One of the few federal cases to construe the statute took exactly this view. In Rothamel v. Fluvanna County

(2011), a federal district court in Virginia considered the constituti­onality of an ordinance that prohibited the display of a county's seal without permission from the board of supervisor­s. A local blogger challenged the law as a violation of his First Amendment rights. The court agreed. In striking down the ordinance, the court drew a contrast with Section 713. Unlike the county ordinance, wrote the court, the federal statute was "narrowly tailored" to further the "legitimate interest in preventing the seal's deceptive or misleading use."

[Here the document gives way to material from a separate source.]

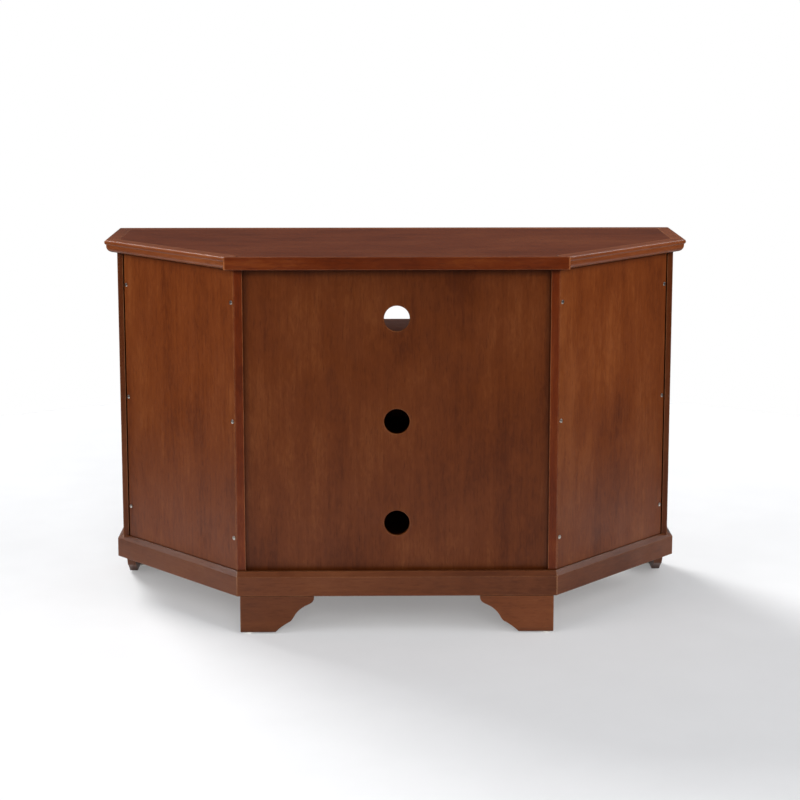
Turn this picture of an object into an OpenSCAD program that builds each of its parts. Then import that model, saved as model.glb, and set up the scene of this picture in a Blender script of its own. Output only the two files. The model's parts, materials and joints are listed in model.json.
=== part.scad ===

That's the key point. The federal statute is constituti­onal only so long as we read it to ban uses of the seal that are either deceptive or misleading, and nothing else. What the Trump Organizati­on is doing, or what Amazon is doing, or what a publisher touting a book is doing, involves uses that are neither deceptive nor misleading. Journalist­s should be quicker than other people to notice threats to the First Amendment. And a Section 713 that broadly banned display of the seal without permission would constitute a major assault.

This leads us back to those tacky golf tee markers. It's not clear why the placement of the seal on the course implies any endorsemen­t. (Amazon, after all, sells golf balls embossed with the seal.) But even if we conclude that some golfers playing at a Trump course might imagine that the president endorses the facility, I'm afraid we crossed that bridge when the horse left the barn to search for spilled milk: The name at the entrance to the golf course is already kind of a hint. If the Trump Organizati­on does wind up using those tee markers, let's use reasonable language. We can call the gimmick uncouth or silly or déclassé, but none of those things are illegal. To try to transform an act of tastelessn­ess into a crime is to turn a good law into a bad one.